Comment peut-on imaginer une gouvernance efficace au niveau IDEX sans même traiter la question du statut juridique de ce regroupement opportuniste (ne laissons pas passer l’argent !), celle du maintien de niveaux décisionnels à plusieurs niveaux de la pyramide institutionnelle, au niveau intermédiaire du PRES et au niveau de base (chacun des établissements associés). Et n’oublions pas l’opération Campus (cliquer ici), les pôles de compétivité. Trop de regroupements “non finis” aux périmètres différents. Comment peut-on imaginer que ça puisse marcher au niveau IDEX alors que les 4 universités sur le territoire de Grenoble sont incapables de s’accorder pour fusionner (chronique : “Cultiver le campus“) ? Pire qu’une usine à gaz. Et que dire du gaspillage d’argent public qui en résultera (coûts d’une administration à chacun des niveaux et donc globalement pléthorique, coûts de coordination énormes).
Gaspillage d’argent public sous condition que les IDEX soient dotées un jour ! Il faut rappeler que les milliards soit-disant mis sur la table sont pour l’instant virtuels. Les IDEX sélectionnées ne seront labellisées qu’après une période probatoire de 4 ans ; c’est seulement alors que leur dotation en capital deviendra “consumptible”. Qui peut prévoir aujourd’hui ce que sera la situation financière de la France à cette date ?

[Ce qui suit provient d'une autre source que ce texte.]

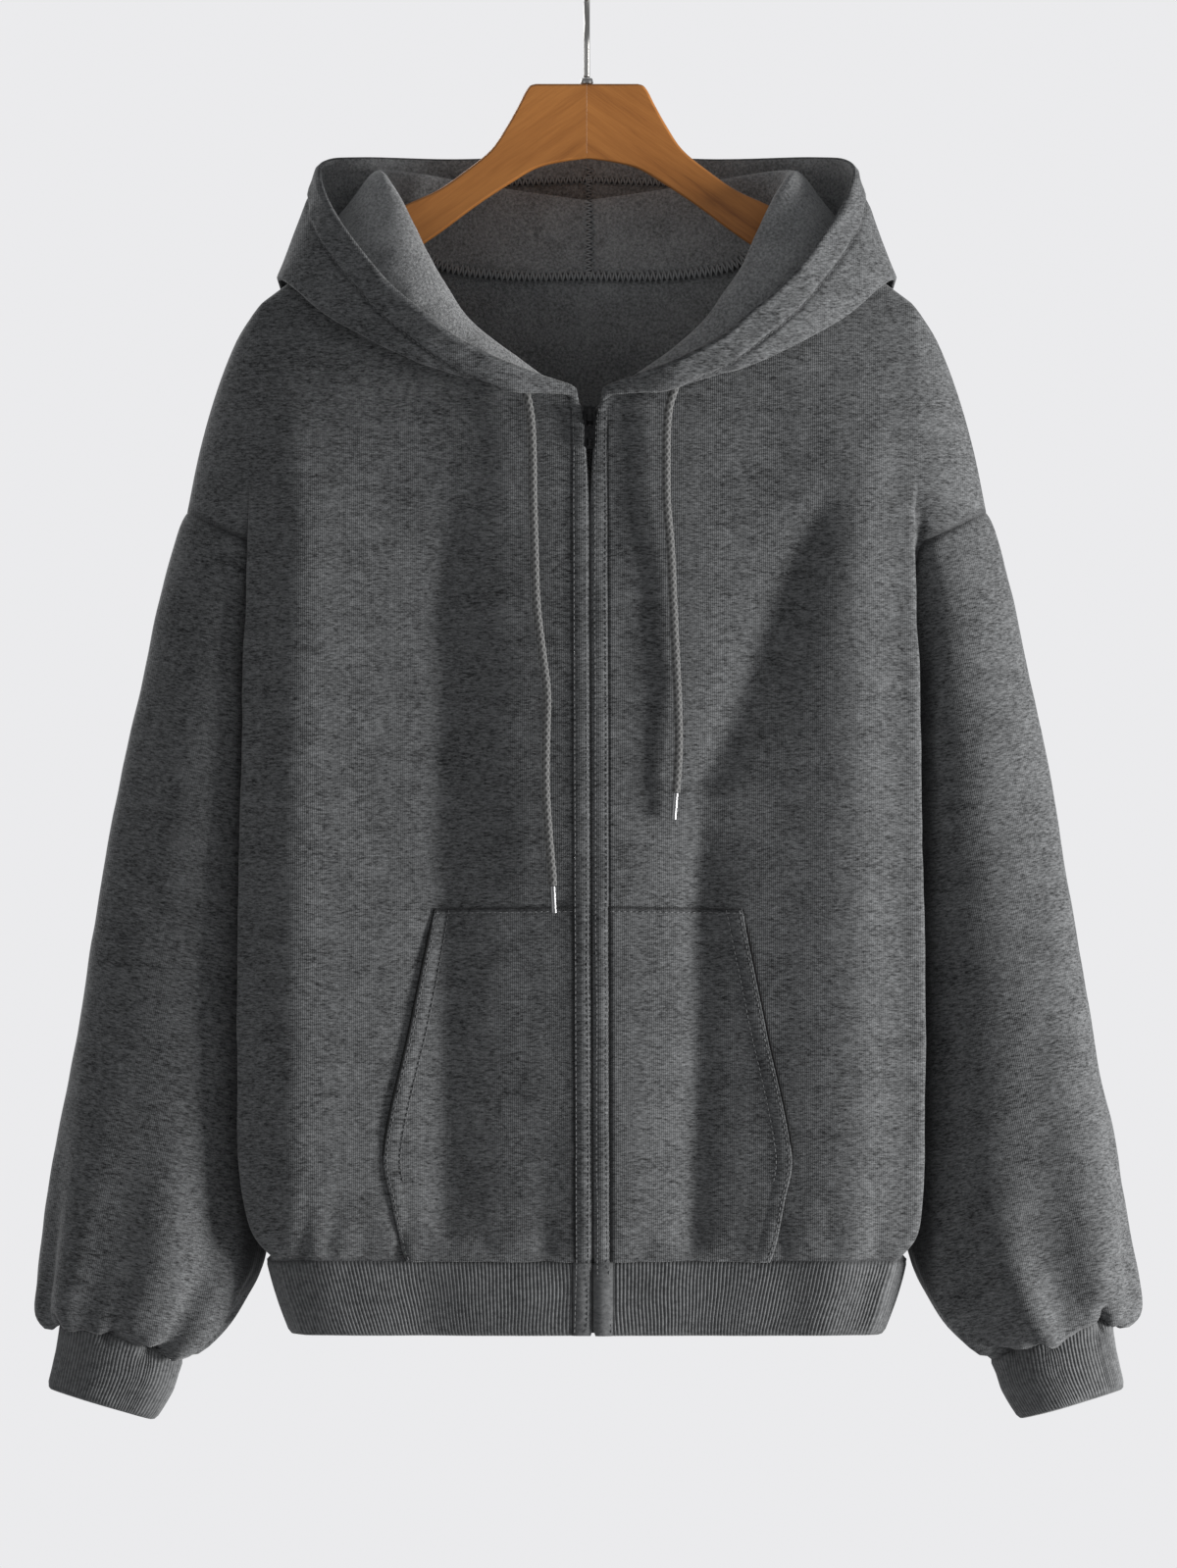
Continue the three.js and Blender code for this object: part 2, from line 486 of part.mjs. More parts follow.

Mais pourquoi donc les universités se lancent-elles dans cette galère ? Hypothèse forte : elles ne sont pas autonomes ; elles le sont moins avant la LRU qu’après la LRU. Une preuve : mais pourquoi Valérie Pécresse, le recteur de l’académie de Montpellier font-ils une telle pression sur l’université Paul Valéry pour qu’elle cesse de faire la tête et pour qu’elle rejoigne l’IDEX régional ? Au pas les universités ! Et je n’oublie pas : la grande majorité des universités est d’ores et déjà hors des lDEX. Pour elles, l’usine à gaz a déjà explosé.